Nachdem tausende deutsche Bauern per Traktor zur Jahreswende Richtung Berlin tuckerten, um gegen EU-Umweltstandards zu protestieren, wollte die FPÖ am 19. Jänner in Österreich für ähnliche Bilder sorgen. Das misslang. Nur elf Traktoren folgten dem Protestaufruf – und parkten am Wiener Ballhausplatz.
Da (größere) Proteste aber in vielen anderen EU-Staaten stattfanden, reagierte Brüssel dennoch und lockerte die Umweltstandards für Landwirte. Auch Österreichs Landwirtschaftsminister Norbert Totschnig (ÖVP) stimmte zu. Aber vielleicht kommt ja jetzt Proteststimmung auf. ÖVP und Grüne haben sich vergangene Woche auf den Nationalen Energie- und Klimaplan (NEKP) geeinigt.

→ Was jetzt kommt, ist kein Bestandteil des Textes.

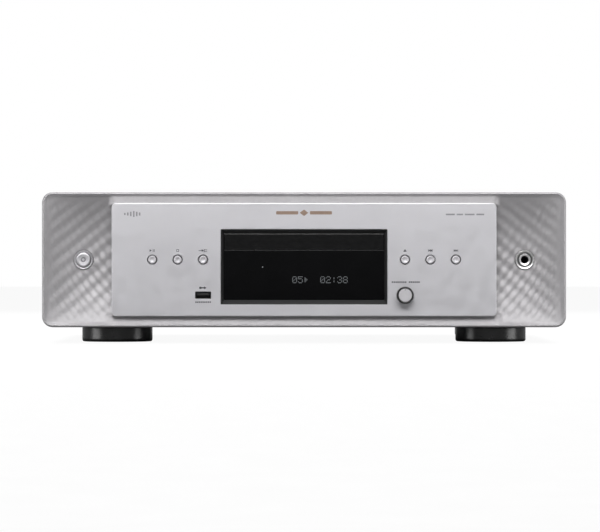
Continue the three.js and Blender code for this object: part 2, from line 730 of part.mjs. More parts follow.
// The drawer: disc wells, a slot open to the rear for turntable and lens, side skirts and a rack below.
function discTray() {
  const long = [trayFront, trayRear];
  const slab = block([-trayHalf, trayHalf], long, [slabBottom, trayTop]);
  const skirts = [-1, 1].map((side) => {
    const x = [side * trayHalf, side * (trayHalf - 2.4)].sort((a, b) => a - b);
    return block(x, long, [trayBottom, slabBottom + 0.1]);
  });
  const rackLength = [pinionY - 8, trayRear];
  const rackOutline = rackShape(RACK_MODULE, rackX, rackX - 5, rackLength, pinionY);
  const rack = extrudeZ(rackOutline, [trayBottom + 0.3, slabBottom + 0.1]);
  const well = rod("z", DISC_DIAMETER / 2 + DISC_PLAY, [wellFloor, trayTop + 1], [0, discY], 48);
  const smallWell = rod("z", 40 + 0.7, [wellFloor - 0.8, wellFloor + 1], [0, discY], 36);
  const slotZ = [slabBottom - 1, trayTop + 1];
  const slotEnd = rod("z", SLOT_WIDTH / 2, slotZ, [0, discY], 24);
  const slot = block([-SLOT_WIDTH / 2, SLOT_WIDTH / 2], [discY, trayRear + 1], slotZ);
  return cut(join(slab, ...skirts, rack), well, smallWell, slotEnd, slot);
}

function trayDoor() {
  const half = glassHalf - 0.2;
  const y = [recessY, recessY + DOOR_THICKNESS];
  return bevelledPlate([-half, half], y, [doorBottom, doorTop], 0.8, 0.4, 2);
}

function driveGear() {
  const place = [pinionX, pinionY];
  const pulley = rod("z", PULLEY_DIAMETER / 2, pulleyZ, place, 24);
  const groove = turned(
    "z",
    [
      [PULLEY_DIAMETER / 2 - 1.2, pulleyZ[0] + 1],
      [PULLEY_DIAMETER / 2 + 1, pulleyZ[0] + 1],
      [PULLEY_DIAMETER / 2 + 1, pulleyZ[1] - 1],
      [PULLEY_DIAMETER / 2 - 1.2, pulleyZ[1] - 1],
      [PULLEY_DIAMETER / 2 - 1.2, pulleyZ[0] + 1],
    ],
    place,
    24,
  );
  const boss = rod("z", 5, [pulleyZ[0], pinionZ[0] + 0.1], place, 20);
  const outline = gearShape(RACK_MODULE, PINION_TEETH, Math.PI);
  const pinion = extrudeZ(outline, pinionZ).translate(pinionX, pinionY, 0);
  const bore = rod("z", 2.3, [pulleyZ[0] - 1, pinionZ[1] + 1], place, 16);
  return cut(join(pulley, boss, pinion), groove, bore);
}

function loadingMotor() {
  const body = rod("z", 10.5, [shelfTop - 2.5 - GAP - 18, shelfTop - 2.5 - GAP], [motorX, pinionY], 24);
  const shaft = rod("z", 1, [shelfTop - 4, pulleyZ[1] - 0.5], [motorX, pinionY], 12);
  return join(body, shaft);
}

function motorPulley() {
  const disc = rod("z", MOTOR_PULLEY_DIAMETER / 2, pulleyZ, [motorX, pinionY], 20);
  const bore = rod("z", 1.25, [pulleyZ[0] - 1, pulleyZ[1] - 0.3], [motorX, pinionY], 12);
  return cut(disc, bore);
}

// A flat loop round the two pulleys, straight between their sides.
function driveBelt() {
  const thickness = 1;
  const clear = 0.35;
  const loop = (extra) => {
    const shape = new THREE.Shape();
    const bigRadius = PULLEY_DIAMETER / 2 - 1.2 + clear + extra;
    const smallRadius = MOTOR_PULLEY_DIAMETER / 2 + clear + extra;
    const lean = Math.acos((bigRadius - smallRadius) / PULLEY_SPACING);
    shape.absarc(pinionX, pinionY, bigRadius, lean, 2 * Math.PI - lean);
    shape.absarc(motorX, pinionY, smallRadius, -lean, lean);
    return shape;
  };
  const middle = (pulleyZ[0] + pulleyZ[1]) / 2;
  return cut(extrudeZ(loop(thickness), span(middle, 1)), extrudeZ(loop(0), span(middle, 3)));
}

// ---------------------------------------------------------------------------------------------
// Disc drive: clamp, lift frame, turntable and laser
// ---------------------------------------------------------------------------------------------

const PUCK_NECK = 21;
function clampBridge() {
  const strap = block([-frameHalf, frameHalf], span(discY, 34), [bridgeBottom, bridgeBottom + SHEET]);
  const hole = rod("z", PUCK_NECK / 2 + 1, [bridgeBottom - 1, bridgeBottom + 3], [0, discY], 28);
  return cut(strap, hole);
}

const hubTop = discPlane + 1.7;
function clampPuck() {
  const low = hubTop + 0.4;
  const high = bridgeBottom + SHEET + GAP;
  const profile = [
    [0, low],
    [14, low],
    [14, low + 2],
    [PUCK_NECK / 2, low + 2],
    [PUCK_NECK / 2, high],
    [PUCK_NECK / 2 + 4.5, high],
    [PUCK_NECK / 2 + 4.5, high + 1.8],
    [0, high + 1.8],
  ];
  return turned("z", profile, [0, discY], 24);
}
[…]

Die eigentliche Frist, Ende Juni, schaffte die Regierung nicht, Strafzahlungen dürften aber ausbleiben. Im NEKP soll stehen, wie Österreich bis 2030 48 Prozent seiner Emissionen gegenüber 2005 einsparen will. Das gilt für Sektoren, die nicht Teil des EU-Emissionshandelssystems sind – wie den Verkehr oder die Landwirtschaft.
Das "Dieselprivileg" soll fallen
Die Grünen hätten im NEKP gerne fixe Sparvorgaben für diese Sektoren festgeschrieben. Dagegen wehrte sich die ÖVP erfolgreich. Wie will Österreich die EU-Klimaziele dennoch erreichen? Vor allem durch die Streichung „klimaschädlicher Subventionen“. Für solche gibt der Staat laut einer WIFO-Studie von 2022 jährlich bis zu 5,7 Milliarden Euro aus. 61 Prozent entfallen auf den Verkehr. Prominente Beispiele: Pendlerpauschale, steuerliche Bevorzugung von Dienstwägen oder „Dieselprivileg“.
Letzteres, das aus Sicht der Grünen jedenfalls fallen soll, ist für Landwirte besonderes relevant: Die Mineralölsteuer auf Diesel ist in Österreich um rund 8,5 Cent pro Liter niedriger als auf Benzin. Streng genommen handelt es sich beim Dieselprivileg also um keine „Subvention“, sondern eine abgabenseitige Entlastung.
Die Maßnahme befeuert einerseits den „Tanktourismus“, hilft aber gleichzeitig Österreichs Industrie – etwa Betrieben mit großen Lkw-Flotten – und eben der Landwirtschaft. Denn aufgrund ihres höheren Drehmoments sind Dieselmotoren besonders geeignet für Traktoren – selbiges gilt für Baumaschinen oder Panzer. Eine ernst zu nehmende umweltfreundliche Alternative zum Dieseltraktor gibt es aktuell nicht. Heißt: Die Fixkosten der heimischen Landwirte würden automatisch steigen, sobald das Dieselprivileg fällt.
Wann soll das geschehen? Tatsächlich fehlen noch Details, Klimaschutzministerin Leonore Gewessler (Grüne) will den konkreten Plan diese Woche präsentieren. Vom ÖVP-Bauernbund heißt es auf KURIER-Anfrage wiederum: „Grundsätzlich ist anzumerken, dass ein Ende des Dieselprivilegs nicht angekündigt wurde.“
"Agrardiesel"-Paket soll verlängert werden
Und wenn es trotzdem kommt? Natürlich könnte die nächste Regierung ein Dieselprivileg den Landwirten auch über anderweitige Förderungen kompensieren. Etwa, indem sie bestehende Entlastungspakete einfach verlängert. Heuer erhalten Landwirte für ihren „Agrardiesel“ bereits 20 Cent je Liter – über Förderungen und zur Kompensation der CO2-Steuer.
Hier hakt der Bauernbund ein: „Wir stehen für eine Verlängerung der kürzlich umgesetzten Agrardiesel-Rückvergütung und für einen Ausbau des Agrardiesels, um die Konkurrenzfähigkeit der heimischen Landwirtschaft im europäischen Wettbewerb aufrechtzuerhalten und zu stärken.“ Nur so könne man die flächendeckende Versorgung mit nachhaltigen Lebensmitteln gewährleisten.